Granted that things have come a long way, what made the difference?

Ollevier said the fact that many religious congregations have missionary operations is a factor. “We’re always in touch around the world, so that makes it very real, very hot. It’s different from the Pontifical Council for Justice and Peace, which offers resources and works with the bishops on their ad limina visits, but is much more distant,” he said. “We always have people coming and going.”

Arata said the impact of liberation theology has taken root. “There is a real sense of the church acting as a voice for the poor,” she said.
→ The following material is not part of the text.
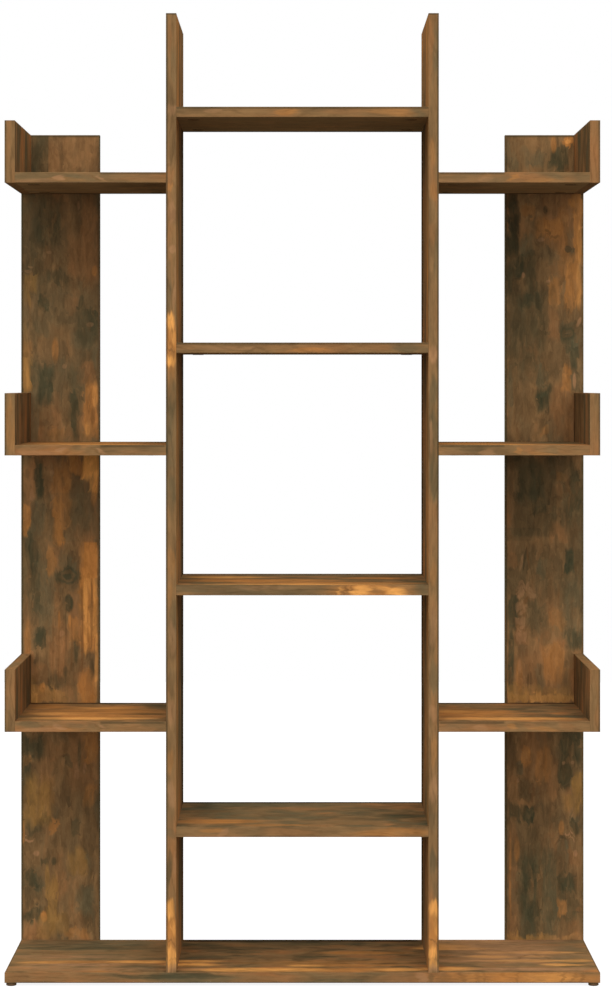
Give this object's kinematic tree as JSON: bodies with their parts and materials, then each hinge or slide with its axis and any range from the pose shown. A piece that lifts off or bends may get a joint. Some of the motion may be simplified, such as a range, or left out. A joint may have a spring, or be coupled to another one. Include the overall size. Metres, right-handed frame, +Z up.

Finally, Ollevier said, the promoters have gotten a tremendous boost from the man at the top: John Paul II. “It’s amazing how much support we have from the pope’s statements. We say that we are all becoming papal exegetes!” Ollevier said. “There is an extraordinary treasure on ecology, on justice, on the debt, and we use it to the full.”

“Some of his statements in terms of what we hear regularly from the pulpit are radical, and we don’t always take that in,” Price said.

One danger that some promoters see is a trend in the church toward personal piety rather than social engagement. “I feel a challenge, sometimes even anger, toward groups that are moving away from the social doctrine and moving into a purely devotional approach,” Ollevier said.

Yet Arata remains hopeful.

“Many, many religious are doing this kind of work,” she said. “The challenge is how we can all network together better, and use all of our personnel and financial resources to be a stronger voice.”